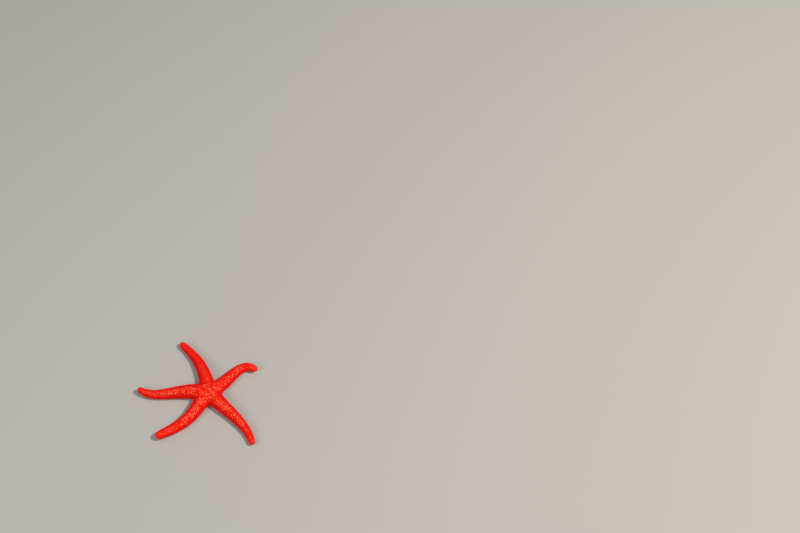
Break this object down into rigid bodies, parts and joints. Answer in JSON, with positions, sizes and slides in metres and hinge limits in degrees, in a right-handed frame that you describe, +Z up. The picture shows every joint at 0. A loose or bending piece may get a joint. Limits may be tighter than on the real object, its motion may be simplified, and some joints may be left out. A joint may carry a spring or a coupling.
{
  "type": "sea star",
  "caption": "Life-size model of a red sea star lying with its slender arms spread and their tips slightly raised.",
  "frame": {"origin": "on the floor under the middle of the body's plan box; the mouth lies about 13 mm along +X from it, because the arms differ in length", "axes": "+Z up out of the back of the animal, +X to its right-hand arm and +Y to its back arm as the pictured view shows them"},
  "size_m": [0.1508, 0.143, 0.0153],
  "materials": {
    "skin": "satin",
    "sieve_plate": "satin",
    "eyespot": "gloss",
    "spines": "gloss",
    "tube_feet": "satin"
  },
  "bodies": {
    "root": {"disc": "skin", "madreporite": "sieve_plate", "arm_right_base": "skin", "arm_right_middle": "skin", "arm_right_end": "skin", "arm_back_base": "skin", "arm_back_middle": "skin", "arm_back_end": "skin", "arm_left_base": "skin", "arm_left_middle": "skin", "arm_left_end": "skin", "arm_front_left_base": "skin", "arm_front_left_middle": "skin", "arm_front_left_end": "skin", "arm_front_right_base": "skin", "arm_front_right_middle": "skin", "arm_front_right_end": "skin", "eyespot_right": "eyespot", "eyespot_back": "eyespot", "eyespot_left": "eyespot", "eyespot_front_left": "eyespot", "eyespot_front_right": "eyespot"}
  },
  "joints": []
}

──────

**The exercise:**
All of the data must be returned exactly.

**Exercise answer:**
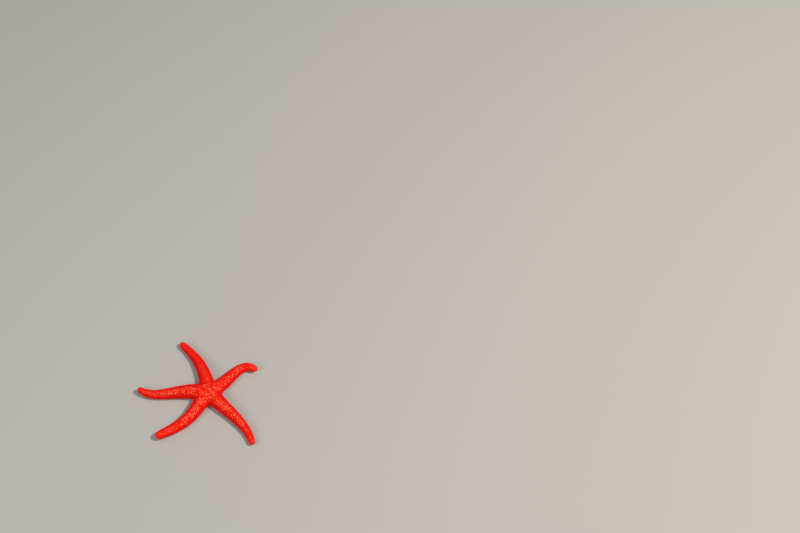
Break this object down into rigid bodies, parts and joints. Answer in JSON, with positions, sizes and slides in metres and hinge limits in degrees, in a right-handed frame that you describe, +Z up. The picture shows every joint at 0. A loose or bending piece may get a joint. Limits may be tighter than on the real object, its motion may be simplified, and some joints may be left out. A joint may carry a spring or a coupling.
{
  "type": "sea star",
  "caption": "Life-size model of a red sea star lying with its slender arms spread and their tips slightly raised.",
  "frame": {"origin": "on the floor under the middle of the body's plan box; the mouth lies about 13 mm along +X from it, because the arms differ in length", "axes": "+Z up out of the back of the animal, +X to its right-hand arm and +Y to its back arm as the pictured view shows them"},
  "size_m": [0.1508, 0.143, 0.0153],
  "materials": {
    "skin": "satin",
    "sieve_plate": "satin",
    "eyespot": "gloss",
    "spines": "gloss",
    "tube_feet": "satin"
  },
  "bodies": {
    "root": {"disc": "skin", "madreporite": "sieve_plate", "arm_right_base": "skin", "arm_right_middle": "skin", "arm_right_end": "skin", "arm_back_base": "skin", "arm_back_middle": "skin", "arm_back_end": "skin", "arm_left_base": "skin", "arm_left_middle": "skin", "arm_left_end": "skin", "arm_front_left_base": "skin", "arm_front_left_middle": "skin", "arm_front_left_end": "skin", "arm_front_right_base": "skin", "arm_front_right_middle": "skin", "arm_front_right_end": "skin", "eyespot_right": "eyespot", "eyespot_back": "eyespot", "eyespot_left": "eyespot", "eyespot_front_left": "eyespot", "eyespot_front_right": "eyespot"}
  },
  "joints": []
}